His comments Tuesday evening focus on the upcoming G8 meeting in Germany. Once again he takes U.S. President George Bush to task, this time on the need to protect the environment and stop climate change.

He quotes the German Minister of the Environment as telling the AFP news agency it will be "very difficult" for the G8 summit to successfully confront global warming due to U.S. opposition.

Castro also takes a swipe at British Prime Minister Tony Blair for saying "he will persuade his friend George" on these issues. "The only sure thing," writes Castro, "is that [Blair] is adding another submarine to the three currently being built in Great Britain, which brings the spending on sophisticated weapons up by another $2.5 billion."

In a previous editorial Castro said Cuba could train 75,000 doctors or build 3,000 sophisticated medical clinics in poor countries for the amount the four nuclear-powered attack submarines are costing Britain.

Today Castro quips, "perhaps someone with one of Bill Gates' new computer programs could keep track of the resources for health, education and culture that this military spending denies humanity."

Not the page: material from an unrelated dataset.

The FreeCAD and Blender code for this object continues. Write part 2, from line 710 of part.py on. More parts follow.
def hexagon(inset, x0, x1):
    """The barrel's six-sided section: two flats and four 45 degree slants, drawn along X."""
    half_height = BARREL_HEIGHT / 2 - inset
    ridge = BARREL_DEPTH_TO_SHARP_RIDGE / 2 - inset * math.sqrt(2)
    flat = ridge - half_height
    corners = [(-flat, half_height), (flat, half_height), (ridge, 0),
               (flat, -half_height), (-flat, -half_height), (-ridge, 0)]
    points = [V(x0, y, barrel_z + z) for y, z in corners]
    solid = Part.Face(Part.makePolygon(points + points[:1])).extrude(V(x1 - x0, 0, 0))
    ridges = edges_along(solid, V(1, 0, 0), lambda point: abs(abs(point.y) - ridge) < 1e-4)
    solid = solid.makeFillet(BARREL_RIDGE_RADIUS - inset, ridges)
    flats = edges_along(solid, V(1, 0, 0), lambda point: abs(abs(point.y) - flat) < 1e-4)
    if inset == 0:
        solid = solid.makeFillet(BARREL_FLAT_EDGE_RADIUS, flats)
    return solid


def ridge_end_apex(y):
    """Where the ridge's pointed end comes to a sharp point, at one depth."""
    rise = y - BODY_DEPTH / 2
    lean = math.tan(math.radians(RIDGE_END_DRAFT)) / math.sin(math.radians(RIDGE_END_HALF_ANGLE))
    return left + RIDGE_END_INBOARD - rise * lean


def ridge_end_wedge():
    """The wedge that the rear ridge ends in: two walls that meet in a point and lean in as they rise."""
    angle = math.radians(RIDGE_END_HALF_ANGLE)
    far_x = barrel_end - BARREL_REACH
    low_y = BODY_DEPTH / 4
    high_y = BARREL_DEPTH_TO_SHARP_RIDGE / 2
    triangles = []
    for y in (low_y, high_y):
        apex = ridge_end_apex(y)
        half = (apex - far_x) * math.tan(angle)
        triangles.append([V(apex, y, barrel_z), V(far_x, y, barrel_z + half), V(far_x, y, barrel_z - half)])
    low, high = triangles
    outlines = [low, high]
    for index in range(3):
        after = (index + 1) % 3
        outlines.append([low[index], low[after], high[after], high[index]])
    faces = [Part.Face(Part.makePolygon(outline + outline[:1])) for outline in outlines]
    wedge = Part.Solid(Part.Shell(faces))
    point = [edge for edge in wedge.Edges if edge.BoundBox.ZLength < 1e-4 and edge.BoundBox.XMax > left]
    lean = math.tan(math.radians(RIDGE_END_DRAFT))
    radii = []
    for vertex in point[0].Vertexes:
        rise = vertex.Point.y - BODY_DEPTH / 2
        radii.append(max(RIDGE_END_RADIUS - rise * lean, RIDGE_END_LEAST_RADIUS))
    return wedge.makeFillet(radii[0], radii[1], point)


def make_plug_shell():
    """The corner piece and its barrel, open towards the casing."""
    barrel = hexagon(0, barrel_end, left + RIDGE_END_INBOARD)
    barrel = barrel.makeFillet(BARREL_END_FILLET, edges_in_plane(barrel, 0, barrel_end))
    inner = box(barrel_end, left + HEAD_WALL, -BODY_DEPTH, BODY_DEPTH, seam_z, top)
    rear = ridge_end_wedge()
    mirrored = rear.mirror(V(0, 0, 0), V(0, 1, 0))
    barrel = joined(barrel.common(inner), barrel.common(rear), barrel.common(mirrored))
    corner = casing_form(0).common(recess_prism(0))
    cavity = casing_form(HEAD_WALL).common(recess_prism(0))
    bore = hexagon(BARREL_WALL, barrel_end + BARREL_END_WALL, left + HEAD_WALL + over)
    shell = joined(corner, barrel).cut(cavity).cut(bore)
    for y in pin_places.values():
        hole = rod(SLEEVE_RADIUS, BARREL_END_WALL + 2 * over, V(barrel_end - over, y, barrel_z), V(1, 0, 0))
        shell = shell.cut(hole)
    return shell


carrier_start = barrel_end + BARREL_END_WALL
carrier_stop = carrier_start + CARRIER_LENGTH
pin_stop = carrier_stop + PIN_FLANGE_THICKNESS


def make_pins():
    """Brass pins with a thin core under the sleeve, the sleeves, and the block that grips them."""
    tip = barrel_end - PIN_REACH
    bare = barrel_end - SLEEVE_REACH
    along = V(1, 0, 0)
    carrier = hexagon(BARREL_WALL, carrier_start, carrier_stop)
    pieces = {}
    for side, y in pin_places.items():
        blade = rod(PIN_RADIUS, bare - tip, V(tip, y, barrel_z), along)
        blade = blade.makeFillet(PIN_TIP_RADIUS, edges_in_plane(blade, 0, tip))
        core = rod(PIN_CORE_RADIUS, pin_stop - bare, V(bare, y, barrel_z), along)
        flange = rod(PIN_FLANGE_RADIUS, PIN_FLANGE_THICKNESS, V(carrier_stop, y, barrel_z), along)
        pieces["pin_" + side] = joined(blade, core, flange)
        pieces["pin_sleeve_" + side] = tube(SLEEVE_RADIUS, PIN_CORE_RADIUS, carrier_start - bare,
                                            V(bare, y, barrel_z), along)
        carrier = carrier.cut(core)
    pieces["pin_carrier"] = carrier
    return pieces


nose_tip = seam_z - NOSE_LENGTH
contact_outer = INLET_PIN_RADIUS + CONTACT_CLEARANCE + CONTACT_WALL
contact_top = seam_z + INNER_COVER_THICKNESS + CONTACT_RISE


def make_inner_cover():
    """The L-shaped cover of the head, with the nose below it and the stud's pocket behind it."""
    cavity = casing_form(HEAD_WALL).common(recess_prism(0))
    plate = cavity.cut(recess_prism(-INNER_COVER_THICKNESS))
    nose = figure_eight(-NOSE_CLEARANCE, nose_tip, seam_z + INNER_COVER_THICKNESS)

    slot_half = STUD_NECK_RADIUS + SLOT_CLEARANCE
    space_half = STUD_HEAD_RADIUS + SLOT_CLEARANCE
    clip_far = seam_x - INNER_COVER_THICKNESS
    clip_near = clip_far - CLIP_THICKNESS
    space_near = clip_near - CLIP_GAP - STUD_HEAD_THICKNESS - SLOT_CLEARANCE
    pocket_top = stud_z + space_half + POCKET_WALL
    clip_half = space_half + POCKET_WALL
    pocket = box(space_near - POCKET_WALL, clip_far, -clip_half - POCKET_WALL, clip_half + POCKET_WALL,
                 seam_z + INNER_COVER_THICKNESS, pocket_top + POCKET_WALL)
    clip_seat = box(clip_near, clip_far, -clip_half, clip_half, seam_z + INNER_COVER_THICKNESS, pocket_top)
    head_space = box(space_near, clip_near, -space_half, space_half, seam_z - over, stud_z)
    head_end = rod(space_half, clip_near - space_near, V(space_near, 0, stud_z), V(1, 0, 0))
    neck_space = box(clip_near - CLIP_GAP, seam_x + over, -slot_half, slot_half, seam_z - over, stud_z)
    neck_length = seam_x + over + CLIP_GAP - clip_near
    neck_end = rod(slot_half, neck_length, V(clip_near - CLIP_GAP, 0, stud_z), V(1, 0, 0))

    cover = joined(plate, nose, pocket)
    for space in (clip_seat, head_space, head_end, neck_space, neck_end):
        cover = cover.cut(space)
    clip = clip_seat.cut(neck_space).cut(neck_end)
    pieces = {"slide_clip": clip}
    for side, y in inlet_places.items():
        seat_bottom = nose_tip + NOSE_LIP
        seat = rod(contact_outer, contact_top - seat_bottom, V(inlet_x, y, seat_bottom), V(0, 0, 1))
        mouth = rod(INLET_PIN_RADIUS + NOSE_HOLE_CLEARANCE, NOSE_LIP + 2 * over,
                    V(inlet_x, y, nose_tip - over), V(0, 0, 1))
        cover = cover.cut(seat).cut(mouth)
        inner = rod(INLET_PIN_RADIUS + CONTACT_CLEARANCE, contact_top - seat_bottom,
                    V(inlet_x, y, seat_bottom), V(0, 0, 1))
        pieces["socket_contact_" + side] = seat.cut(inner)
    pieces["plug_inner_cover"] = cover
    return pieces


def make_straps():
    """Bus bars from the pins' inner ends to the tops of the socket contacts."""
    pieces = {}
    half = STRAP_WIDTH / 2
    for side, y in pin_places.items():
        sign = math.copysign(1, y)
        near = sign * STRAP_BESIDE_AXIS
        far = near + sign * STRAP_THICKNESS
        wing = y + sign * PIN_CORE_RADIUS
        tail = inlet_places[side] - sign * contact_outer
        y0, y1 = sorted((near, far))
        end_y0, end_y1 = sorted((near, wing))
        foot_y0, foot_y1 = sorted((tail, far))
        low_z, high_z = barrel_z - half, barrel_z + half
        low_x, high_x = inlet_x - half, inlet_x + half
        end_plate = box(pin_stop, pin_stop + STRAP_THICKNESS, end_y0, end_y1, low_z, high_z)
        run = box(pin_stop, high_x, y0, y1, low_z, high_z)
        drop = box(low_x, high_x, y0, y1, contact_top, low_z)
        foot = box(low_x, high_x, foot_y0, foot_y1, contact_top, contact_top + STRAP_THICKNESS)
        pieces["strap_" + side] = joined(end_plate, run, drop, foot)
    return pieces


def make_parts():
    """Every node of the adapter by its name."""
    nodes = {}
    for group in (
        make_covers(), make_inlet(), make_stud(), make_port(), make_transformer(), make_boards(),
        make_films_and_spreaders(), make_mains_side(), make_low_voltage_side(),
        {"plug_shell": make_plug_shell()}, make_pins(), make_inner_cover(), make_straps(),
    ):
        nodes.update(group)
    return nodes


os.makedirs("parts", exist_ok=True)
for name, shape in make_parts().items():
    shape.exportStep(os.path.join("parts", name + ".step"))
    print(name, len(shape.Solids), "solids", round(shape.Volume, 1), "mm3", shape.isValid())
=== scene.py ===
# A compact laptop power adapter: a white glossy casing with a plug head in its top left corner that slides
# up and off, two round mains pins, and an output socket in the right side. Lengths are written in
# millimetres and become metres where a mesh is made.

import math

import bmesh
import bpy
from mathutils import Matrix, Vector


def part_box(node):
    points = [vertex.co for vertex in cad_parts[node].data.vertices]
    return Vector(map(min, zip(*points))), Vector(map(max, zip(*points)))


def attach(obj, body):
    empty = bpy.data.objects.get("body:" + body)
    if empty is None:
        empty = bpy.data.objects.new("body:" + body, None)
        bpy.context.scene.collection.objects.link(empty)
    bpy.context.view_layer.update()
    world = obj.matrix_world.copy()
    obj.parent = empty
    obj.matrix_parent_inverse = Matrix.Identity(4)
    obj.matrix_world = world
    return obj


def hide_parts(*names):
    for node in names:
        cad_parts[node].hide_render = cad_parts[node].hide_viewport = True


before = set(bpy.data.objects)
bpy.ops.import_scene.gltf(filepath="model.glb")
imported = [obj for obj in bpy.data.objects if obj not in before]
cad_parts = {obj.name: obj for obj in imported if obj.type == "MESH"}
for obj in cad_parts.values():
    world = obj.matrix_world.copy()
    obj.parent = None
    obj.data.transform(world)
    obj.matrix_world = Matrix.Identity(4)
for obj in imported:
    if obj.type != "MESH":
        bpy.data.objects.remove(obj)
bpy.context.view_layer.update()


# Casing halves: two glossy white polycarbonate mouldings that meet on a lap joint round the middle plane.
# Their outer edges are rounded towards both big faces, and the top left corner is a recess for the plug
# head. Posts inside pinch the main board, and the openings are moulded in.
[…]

President Bush, who Castro refers to by his first name alone, "had better decide what he really thinks in the G8 meeting" on the dangers facing peace and the world's food supply. "Someone should ask him about it," writes the Cuban leader, concluding, "he should not try to get off with the advice of his friend Blair."

As has been their practice since President Castro began writing these pieces, the Cuban government sent an advance copy of the commentary dated 6:45 p.m. local time Tuesday, to the foreign press.

Practically all of the commentaries he has written have been signed and dated at the end of what would be the regular work day for most people, between 5 and 8 p.m. Observers say that the regularity of his output and their timing suggests that for the first time in his life, Castro is following a normal schedule.

If he is reading, writing and undergoing physical rehabilitation during the day and sleeping at night as they suggest, it represents a complete break with his previous pattern of working around the clock and only catching a few hours sleep mid-morning.

The 80-year-old Castro has undergone, according to his own account, several operations to stem intestinal bleeding since the end of last July. The exact nature of the illness that has kept him out of the public eye is still unknown although he is widely believed to have suffered from diverticulitis with inflammation and bleeding of the colon. His condition obliged him to step down, "temporarily" handing power over to his younger brother Defense Minister Raul Castro ten months ago.